Coming soon to the Palazzo delle Esposizioni in Rome, the most exhaustive monographic exhibition in Italy on the genius of Tana Hoban, an American artist famous throughout the world for producing over 50 picture books of photographs for children in the course of her life. She is considered the pioneer of a genre in which interest is rapidly growing today in connection with the visual education of younger audiences. This event, staged 15 years after her death, is a tribute to the first artist ever to produce such a vast output of picture books of photographs for children with their a uniquely immediate style.  
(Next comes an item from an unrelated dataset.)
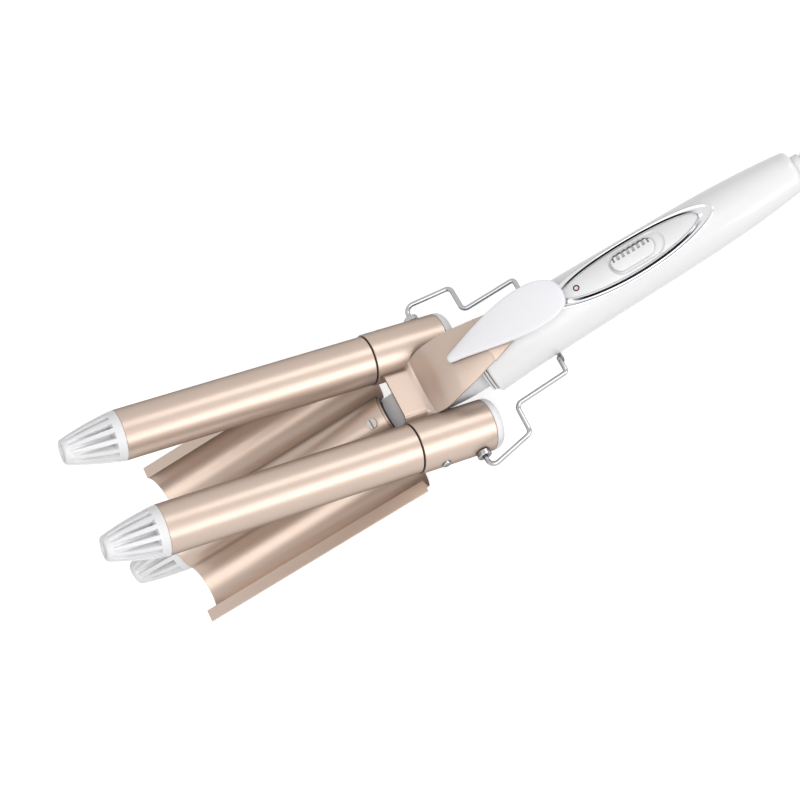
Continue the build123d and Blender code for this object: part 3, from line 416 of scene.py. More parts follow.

Fotografia tratta dai libri di Tana Hoban, 1970—2001  | Fondo Les Trois Ourses. FNAC 2020-0194 Centre national des arts plastiques © diritti riservati / Cnap
Fotografia tratta dai libri di Tana Hoban, 1970—2001  | Fondo Les Trois Ourses. FNAC 2020-0194 Centre national des arts plastiques © diritti riservati / Cnap

The exhibition, curated by Giulia Giazzoli and Élisabeth Lortic, has been devised by the Libreria Mutty in Castiglione delle Stiviere in conjunction with the CNAP / Centre national des arts plastiques based in Paris. It includes a selection of the artist’s photographs and her entire output of books produced between 1970 and 2007 from the archive of publishers Les Trois Ourses, held by the CNAP and a number of images from the archive of the de Grummond Collection (University of Southern Mississippi).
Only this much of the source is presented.